Over roughly a decade he also wrote more than 100 articles as a contract contributor to Time and Time.com, working as a national legal affairs correspondent and covering subjects including the legal status of same-sex marriage. Earlier in his career he worked at small newspapers in Portland, Tennessee; Jeffersonville, Indiana; and Owensboro, Kentucky.

=== The Dallas Morning News ===

Lindenberger spent 14 years at The Dallas Morning News, reporting on city hall and transportation and serving as the paper's Washington correspondent for business; in 2016 he joined its editorial board as a columnist and editorial writer. He spent the 2012–13 academic year at Stanford University as a John S. Knight Journalism Fellow.

=== Houston Chronicle ===

In 2018 Lindenberger moved to the Houston Chronicle as deputy opinion editor, running the day-to-day work of the paper's eight-member editorial board and writing a regular column. In 2020 he was named Star Opinion Writer of the Year by the Texas Associated Press Managing Editors.

=== Pulitzer Prize ===

In May 2022 Lindenberger, Lisa Falkenberg, Joe Holley and Luis Carrasco won the Pulitzer Prize for Editorial Writing for "The Big Lie", a series of Chronicle editorials that the Pulitzer board honoured as "a campaign that, with original reporting, revealed voter suppression tactics, rejected the myth of widespread voter fraud and argued for sensible voting reforms". The editorials argued that Texas officials had used false claims about fraud to justify restricting access to the ballot, and called on Senator Ted Cruz to resign over his part in casting doubt on the result of the 2020 presidential election.

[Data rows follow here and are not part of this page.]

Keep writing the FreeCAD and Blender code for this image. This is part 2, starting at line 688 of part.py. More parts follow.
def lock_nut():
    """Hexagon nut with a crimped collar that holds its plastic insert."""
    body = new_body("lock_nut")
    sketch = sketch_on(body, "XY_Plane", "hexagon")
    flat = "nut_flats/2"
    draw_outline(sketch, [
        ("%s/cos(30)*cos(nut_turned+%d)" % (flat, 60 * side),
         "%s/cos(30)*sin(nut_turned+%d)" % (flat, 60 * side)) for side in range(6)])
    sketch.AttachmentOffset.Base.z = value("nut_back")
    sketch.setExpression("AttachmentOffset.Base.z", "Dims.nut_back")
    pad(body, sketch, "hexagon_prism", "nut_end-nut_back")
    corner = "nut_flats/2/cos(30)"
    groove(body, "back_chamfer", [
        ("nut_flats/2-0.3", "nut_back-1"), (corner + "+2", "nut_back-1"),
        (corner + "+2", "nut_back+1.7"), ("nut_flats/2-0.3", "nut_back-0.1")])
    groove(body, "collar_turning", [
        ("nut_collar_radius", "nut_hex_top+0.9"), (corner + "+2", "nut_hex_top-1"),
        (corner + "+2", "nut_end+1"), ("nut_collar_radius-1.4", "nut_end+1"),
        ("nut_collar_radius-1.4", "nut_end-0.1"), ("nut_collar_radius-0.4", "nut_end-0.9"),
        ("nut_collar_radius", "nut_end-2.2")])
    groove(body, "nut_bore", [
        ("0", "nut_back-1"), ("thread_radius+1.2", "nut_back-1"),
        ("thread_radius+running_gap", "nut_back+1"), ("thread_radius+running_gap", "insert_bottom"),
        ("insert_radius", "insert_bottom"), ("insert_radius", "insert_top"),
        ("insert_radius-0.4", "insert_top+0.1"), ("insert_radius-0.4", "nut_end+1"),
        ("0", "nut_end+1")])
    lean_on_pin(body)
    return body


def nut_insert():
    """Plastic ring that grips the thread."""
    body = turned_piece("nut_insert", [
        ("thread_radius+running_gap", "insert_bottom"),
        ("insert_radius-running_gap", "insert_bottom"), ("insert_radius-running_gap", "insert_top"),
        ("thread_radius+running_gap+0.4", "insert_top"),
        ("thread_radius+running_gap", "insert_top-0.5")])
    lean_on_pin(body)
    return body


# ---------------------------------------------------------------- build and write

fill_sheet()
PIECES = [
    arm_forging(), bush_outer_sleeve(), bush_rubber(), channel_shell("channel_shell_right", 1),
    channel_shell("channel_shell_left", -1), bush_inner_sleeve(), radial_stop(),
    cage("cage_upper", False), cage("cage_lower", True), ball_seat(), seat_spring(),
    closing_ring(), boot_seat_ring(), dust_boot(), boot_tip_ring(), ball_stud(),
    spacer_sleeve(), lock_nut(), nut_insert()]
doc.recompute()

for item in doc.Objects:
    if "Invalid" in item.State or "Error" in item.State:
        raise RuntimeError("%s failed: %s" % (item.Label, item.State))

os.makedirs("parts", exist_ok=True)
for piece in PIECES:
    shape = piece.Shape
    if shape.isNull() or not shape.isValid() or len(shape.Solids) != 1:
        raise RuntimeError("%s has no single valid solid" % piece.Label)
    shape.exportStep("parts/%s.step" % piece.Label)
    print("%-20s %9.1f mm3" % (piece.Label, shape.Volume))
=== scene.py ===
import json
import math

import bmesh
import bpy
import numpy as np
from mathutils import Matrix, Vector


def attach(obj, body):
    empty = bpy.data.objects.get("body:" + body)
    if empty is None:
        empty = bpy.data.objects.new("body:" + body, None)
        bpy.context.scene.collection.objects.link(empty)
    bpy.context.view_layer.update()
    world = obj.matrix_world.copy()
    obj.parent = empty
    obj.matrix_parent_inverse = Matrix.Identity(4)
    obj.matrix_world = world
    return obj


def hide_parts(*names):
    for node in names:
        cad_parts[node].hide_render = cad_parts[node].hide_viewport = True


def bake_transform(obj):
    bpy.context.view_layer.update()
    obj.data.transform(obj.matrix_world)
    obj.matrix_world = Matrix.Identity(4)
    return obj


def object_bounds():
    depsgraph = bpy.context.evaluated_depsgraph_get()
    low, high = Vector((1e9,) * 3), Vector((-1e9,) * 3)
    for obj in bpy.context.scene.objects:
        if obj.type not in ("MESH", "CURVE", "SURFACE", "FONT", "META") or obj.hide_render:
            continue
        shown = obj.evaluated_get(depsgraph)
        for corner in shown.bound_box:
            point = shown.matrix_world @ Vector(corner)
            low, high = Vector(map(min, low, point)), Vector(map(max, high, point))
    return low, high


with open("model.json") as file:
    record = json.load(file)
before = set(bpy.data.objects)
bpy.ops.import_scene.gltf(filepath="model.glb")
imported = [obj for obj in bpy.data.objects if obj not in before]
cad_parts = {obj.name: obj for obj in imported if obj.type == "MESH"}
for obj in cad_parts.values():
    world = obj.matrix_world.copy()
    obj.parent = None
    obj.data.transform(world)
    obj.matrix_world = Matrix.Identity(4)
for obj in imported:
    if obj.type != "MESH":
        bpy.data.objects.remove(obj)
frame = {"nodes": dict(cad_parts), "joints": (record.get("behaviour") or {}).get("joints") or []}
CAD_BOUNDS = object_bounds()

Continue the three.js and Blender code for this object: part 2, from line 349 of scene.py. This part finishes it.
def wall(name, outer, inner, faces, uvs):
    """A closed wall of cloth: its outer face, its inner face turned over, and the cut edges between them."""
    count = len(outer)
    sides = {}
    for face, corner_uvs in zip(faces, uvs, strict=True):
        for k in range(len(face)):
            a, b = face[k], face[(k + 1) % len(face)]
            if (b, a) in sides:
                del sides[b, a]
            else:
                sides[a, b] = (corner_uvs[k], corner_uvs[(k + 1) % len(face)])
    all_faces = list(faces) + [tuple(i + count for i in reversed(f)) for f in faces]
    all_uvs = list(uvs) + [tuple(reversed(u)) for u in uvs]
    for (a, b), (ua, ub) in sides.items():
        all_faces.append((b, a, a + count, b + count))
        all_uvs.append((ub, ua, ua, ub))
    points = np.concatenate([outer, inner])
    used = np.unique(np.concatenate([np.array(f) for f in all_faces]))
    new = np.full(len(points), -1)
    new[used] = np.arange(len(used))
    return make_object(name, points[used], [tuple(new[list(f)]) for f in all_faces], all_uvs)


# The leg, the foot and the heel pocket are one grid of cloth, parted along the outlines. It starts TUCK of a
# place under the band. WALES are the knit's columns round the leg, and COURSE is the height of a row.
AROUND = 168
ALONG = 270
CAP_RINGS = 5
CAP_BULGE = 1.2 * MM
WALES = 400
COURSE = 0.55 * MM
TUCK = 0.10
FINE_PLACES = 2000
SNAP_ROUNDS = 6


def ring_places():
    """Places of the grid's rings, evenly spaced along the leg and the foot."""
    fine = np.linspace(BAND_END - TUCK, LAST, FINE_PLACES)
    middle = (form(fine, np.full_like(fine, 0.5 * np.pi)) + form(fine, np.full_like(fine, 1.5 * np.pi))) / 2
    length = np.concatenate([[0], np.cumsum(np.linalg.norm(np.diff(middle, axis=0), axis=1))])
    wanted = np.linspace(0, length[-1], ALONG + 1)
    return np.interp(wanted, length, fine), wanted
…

Falkenberg, the Chronicles vice president and editor of opinion, later singled out his editorial headlined "What happens when a GOP state tells the truth about voter fraud? Ask Kentucky" as characteristic of his approach, combining an argument for pragmatic compromise with advocacy for his home state. Speaking after the award, Lindenberger said that opinion journalism "changes lives because it changes conditions in the state".

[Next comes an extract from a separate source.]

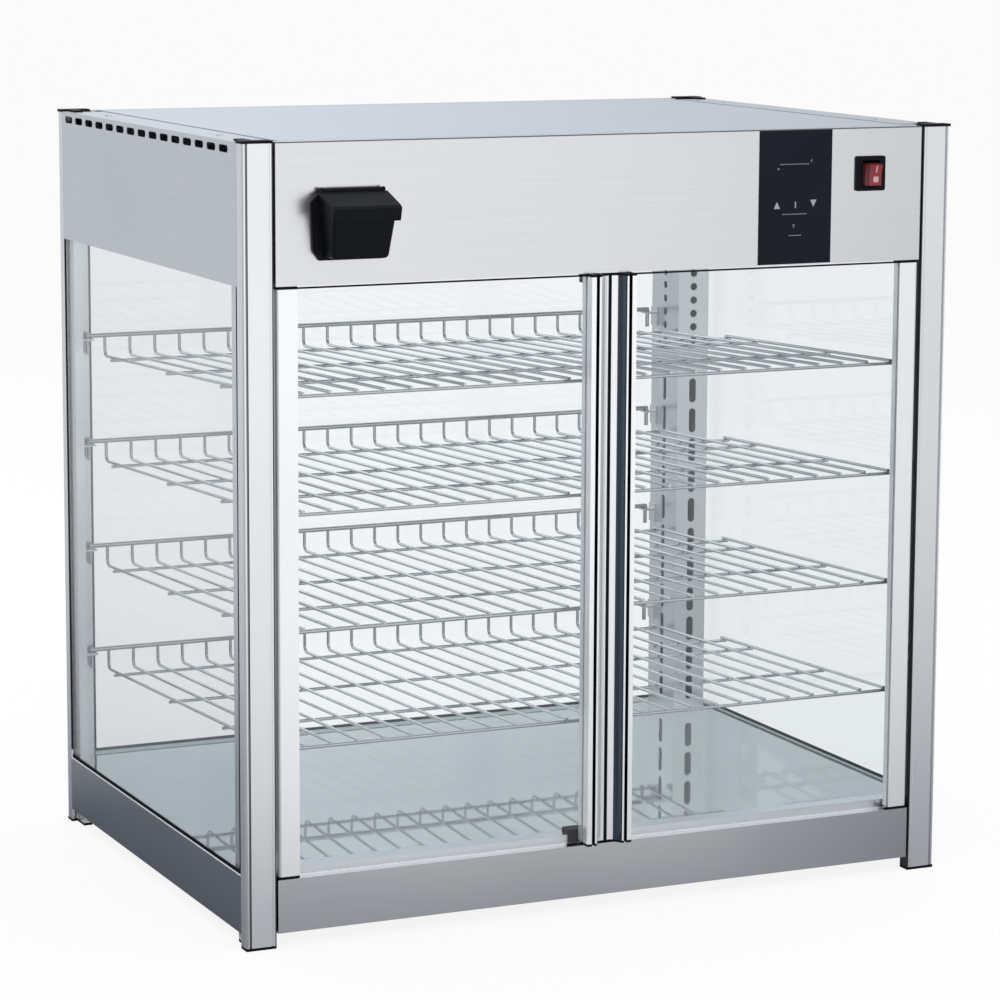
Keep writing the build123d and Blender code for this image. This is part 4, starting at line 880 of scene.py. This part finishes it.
class DISPLAY_OT_print_panel(bpy.types.Operator):
    """Plain arrows, bars and dashes printed on the control panel"""
    bl_idname = "display_case.print_panel"
    bl_label = "Print Control Panel"

    def execute(self, context):
        scene = context.scene
        sizes = scene.case_sizes
        low, high = node_box("control_panel")
        width, height = high[0] - low[0], high[2] - low[2]
        face_y = low[1]
        line = sizes.print_line

        def at(across, up):
            """A place on the panel, as shares of its width and height."""
            return low[0] + across * width, low[2] + up * height

        def bar(across, up, wide, tall):
            """A printed bar about a place."""
            x_mid, z_mid = at(across, up)
            outline = [(x_mid + right * wide / 2, z_mid + above * tall / 2)
                       for right, above in ((-1, -1), (1, -1), (1, 1), (-1, 1))]
            return flat_prism(outline, face_y, sizes.print_height)

        def arrow(across, up, way):
            """A printed triangle that points up, 1, or down, -1."""
            x_mid, z_mid = at(across, up)
            half = sizes.key_mark / 2
            outline = [(x_mid - half, z_mid - way * half), (x_mid + half, z_mid - way * half),
                       (x_mid, z_mid + way * half)]
            return flat_prism(outline[::way], face_y, sizes.print_height)

        def dashes(across_from, across_to, up, count, filled=0.6):
            """A row of short printed dashes that fill a share of their equal steps."""
            pitch = (across_to - across_from) / count
            return [bar(across_from + (k + 0.5) * pitch, up, filled * pitch * width, line)
                    for k in range(count)]

        # Each mark's place across and up the panel, then its width and height.
        parts = [
            arrow(0.241, 0.443, 1), arrow(0.745, 0.451, -1),
            bar(0.497, 0.443, 1.6 * line, 0.9 * sizes.key_mark),
            bar(0.476, 0.292, 3 * line, line), bar(0.476, 0.278, 1.6 * line, line),
            bar(0.255, 0.714, 1.8 * line, 1.8 * line), bar(0.71, 0.771, line, 3 * line),
            *dashes(0.31, 0.655, 0.374, 11), *dashes(0.407, 0.586, 0.214, 6),
            *dashes(0.27, 0.683, 0.748, 13),
        ]
        vertices, faces = joined(parts)
        ink, tree, shader = new_material("Grey ink")
        feed(tree, (*scene.case_colours.marks, 1), shader.inputs["Base Color"])
        feed(tree, 0.5, shader.inputs["Roughness"])
        piece = put_piece("panel_marks", vertices, faces, ink, "case")
        return {"FINISHED"}


class DISPLAY_OT_set_stage(bpy.types.Operator):
    """Plain pale floor, soft lamps and the camera at the photograph's angle"""
    bl_idname = "display_case.set_stage"
    bl_label = "Set Stage"

    def execute(self, context):
        make_floor(context.scene)
        make_world(context.scene)
        make_lamps(context.scene)
        make_camera(context.scene)
        context.scene.view_settings.view_transform = "Standard"
        return {"FINISHED"}


def ray_masks(tree):
    """Two masks: rays seen straight or through glass, and rays that metal mirrors."""
    path = tree.nodes.new("ShaderNodeLightPath").outputs
    seen = number(tree, "MAXIMUM", path["Is Camera Ray"], path["Is Transmission Ray"])
    bounced = number(tree, "GREATER_THAN", path["Glossy Depth"], 0.5)
    return seen, number(tree, "MULTIPLY", bounced, path["Is Glossy Ray"])


def floor_nearness(tree, place):
    """How near the case the floor is: 1 at its foot, falling as e to minus the distance."""
    half = (CASE_HIGH - CASE_LOW) / 2
    outside = vector(tree, "SUBTRACT", vector(tree, "ABSOLUTE", place), (half[0], half[1], 0))
    distance = vector(tree, "LENGTH", vector(tree, "MAXIMUM", outside, BLACK))
    return number(tree, "EXPONENT", number(tree, "MULTIPLY", distance, -1.0 / FLOOR_FADE))


def floor_painted_shade(tree, place):
    """Painted shade that metal mirrors from the floor at the case's foot: paler in front,
    darker right and left.
    """
    across, _, _ = axes(tree, place)
    front = blended(tree, smooth_step(tree, across, *NEAR_TURN), NEAR_FRONT, NEAR_RIGHT)
    left = number(tree, "LESS_THAN", across, CASE_LOW[0] - BESIDE)
    return blended(tree, left, front, NEAR_LEFT)


def make_floor(scene):
    """A disc at height 0: points equally spaced on a circle."""
    angle = np.linspace(0, 2 * np.pi, RIM_POINTS, endpoint=False)
    radius = scene.case_sizes.floor_radius
    rim = np.column_stack([radius * np.cos(angle), radius * np.sin(angle),
                           np.zeros(RIM_POINTS)])
    mesh = bpy.data.meshes.new("studio_floor")
    mesh.from_pydata(rim.tolist(), [], [tuple(range(RIM_POINTS))])
    material, tree, shader = new_material("Floor")
    feed(tree, (*scene.case_colours.floor, 1), shader.inputs["Base Color"])
    feed(tree, FLOOR_ROUGHNESS, shader.inputs["Roughness"])
    place = object_place(tree)
    seen, mirrored = ray_masks(tree)
    tones = put_effect(tree, "Studio tones", Place=place)["Colour"]
    toned = blended(tree, floor_nearness(tree, place), tones, floor_painted_shade(tree, place))
    glow = tree.nodes.new("ShaderNodeEmission")
    feed(tree, blended(tree, mirrored, WHITE, toned), glow.inputs["Color"])
    share = number(tree, "MAXIMUM", number(tree, "MULTIPLY", seen, FLOOR_GLOW), mirrored)
    mix_surfaces(tree, share, shader, glow)
    mesh.materials.append(material)
    floor = bpy.data.objects.new("studio_floor", mesh)
    scene.collection.objects.link(floor)


def make_world(scene):
    """White where it is seen, softboxes where metal mirrors it, and plain light elsewhere."""
    world = bpy.data.worlds.new("Studio")
    scene.world = world
    world.use_nodes = True
    tree = world.node_tree
    tree.nodes.clear()
    place = object_place(tree)
    seen, mirrored = ray_masks(tree)
    tones = put_effect(tree, "Studio tones", Place=place)["Colour"]
    _, _, up = axes(tree, place)
    boxes = blended(tree, smooth_step(tree, up, *OVERHEAD_RISE), tones, OVERHEAD)
    plain = blended(tree, seen, WORLD_LIGHT, WHITE)
    background = tree.nodes.new("ShaderNodeBackground")
    feed(tree, blended(tree, mirrored, plain, boxes), background.inputs["Color"])
    output = tree.nodes.new("ShaderNodeOutputWorld")
    feed(tree, background.outputs[0], output.inputs["Surface"])


def make_lamps(scene):
    """Four broad soft lamps that look at the middle of the case."""
    aim = (CASE_LOW + CASE_HIGH) / 2
    for name, place, size, power in LAMPS:
        lamp = bpy.data.lights.new(f"{name}_lamp", "AREA")
        lamp.shape = "DISK"
        lamp.size = size
        lamp.energy = power
        holder = bpy.data.objects.new(f"{name}_lamp", lamp)
        holder.location = place
        holder.visible_glossy = False
        holder.rotation_euler = (aim - Vector(place)).to_track_quat("-Z", "Y").to_euler()
        scene.collection.objects.link(holder)


def make_camera(scene):
    """The camera at the photograph's place and angle."""
    azimuth, elevation, roll = (math.radians(angle) for angle in
                                (CAMERA_AZIMUTH, CAMERA_ELEVATION, CAMERA_ROLL))
    back = Vector((math.sin(azimuth) * math.cos(elevation),
                   -math.cos(azimuth) * math.cos(elevation), math.sin(elevation)))
    level = Vector((0, 0, 1)).cross(back).normalized()
    above = back.cross(level)
    right = level * math.cos(roll) + above * math.sin(roll)
    up = above * math.cos(roll) - level * math.sin(roll)
    turn = Matrix((right, up, back)).transposed()
    data = bpy.data.cameras.new("photo_camera")
    data.lens = CAMERA_LENS
    data.shift_y = CAMERA_SHIFT_Y
    data.clip_end = CAMERA_REACH
    camera = bpy.data.objects.new("photo_camera", data)
    camera.matrix_world = Matrix.Translation(CAMERA_PLACE) @ turn.to_4x4()
    scene.collection.objects.link(camera)
    scene.camera = camera


class DISPLAY_PT_pieces(bpy.types.Panel):
    """Lists the steps that dress the display case, and its sizes and colours"""
    bl_idname = "DISPLAY_PT_pieces"
    bl_label = "Display Case"
    bl_space_type = "VIEW_3D"
    bl_region_type = "UI"
    bl_category = "Display Case"

    def draw(self, context):
        for step in STEPS:
            self.layout.operator(step.bl_idname)
        for name in CaseSizes.__annotations__:
            self.layout.prop(context.scene.case_sizes, name)
        for name in CaseColours.__annotations__:
            self.layout.prop(context.scene.case_colours, name)


STEPS = (
    DISPLAY_OT_set_stage,
    DISPLAY_OT_dress_posts,
    DISPLAY_OT_dress_sheet_metal,
    DISPLAY_OT_dress_chamber,
    DISPLAY_OT_dress_glass,
    DISPLAY_OT_dress_shelves,
    DISPLAY_OT_dress_plastics,
    DISPLAY_OT_dress_rocker,
    DISPLAY_OT_print_panel,
)
CLASSES = (CaseSizes, CaseColours, *STEPS, DISPLAY_PT_pieces)


def register():
    """Registers the classes and hangs the settings on the scene."""
    for entry in CLASSES:
        bpy.utils.register_class(entry)
    bpy.types.Scene.case_sizes = PointerProperty(type=CaseSizes)
    bpy.types.Scene.case_colours = PointerProperty(type=CaseColours)


def unregister():
    """Takes the settings off the scene and removes the classes."""
    del bpy.types.Scene.case_sizes
    del bpy.types.Scene.case_colours
    for entry in reversed(CLASSES):
        bpy.utils.unregister_class(entry)


def main():
    """Runs every step in order."""
    register()
    for step in STEPS:
        group, name = step.bl_idname.split(".")
        getattr(getattr(bpy.ops, group), name)()


if __name__ == "__main__":
    main()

=== The Kansas City Star ===

In July 2022 Lindenberger left Houston for The Kansas City Star, where he became vice president and editorial page editor, a position he had wanted in order to lead an opinion department. Announcing the appointment, the paper's then editor Mike Fannin said Lindenberger believed in "well-reported, incisive commentary and editorial writing that serves local communities" and had a record of distinguished journalism behind him.

== Teaching and other work ==

For more than a decade Lindenberger taught communications courses, among them mass communications law and ethics, at the University of Houston's Jack J. Valenti School of Communication.

A keen student of cocktails, he launched Bourbon Story Magazine in 2014; it closed the following year after failing to meet its financial targets, and in 2019 he started a Bourbon Story website and newsletter with a wider remit covering drinks and their cultural impact, publishing there until May 2021. At the time of his death he had been working for about ten years on a book about the Kentucky-born writer Robert Penn Warren.

== Death ==

Lindenberger died on December 12, 2022, at his home in Kansas City, Missouri, at the age of 51. His brother said he was believed to have died the previous day, a year to the day after the death of his partner, the poet Phil Clore. He was survived by four siblings, five nieces and a nephew; his parents and Clore predeceased him.

== Legacy ==

In May 2023 Lindenberger was named posthumously, with Falkenberg, Holley and Nick Powell, as a finalist for the Pulitzer Prize in opinion writing for Chronicle editorials on the Uvalde school shooting.

The University of Louisville established the Michael A. Lindenberger Memorial Scholarship, funded by colleagues at The Kansas City Star together with his family and friends, for student journalists working on The Louisville Cardinal. A celebration of his life was held on February 25, 2023, attended by more than 150 relatives, friends, teachers and colleagues.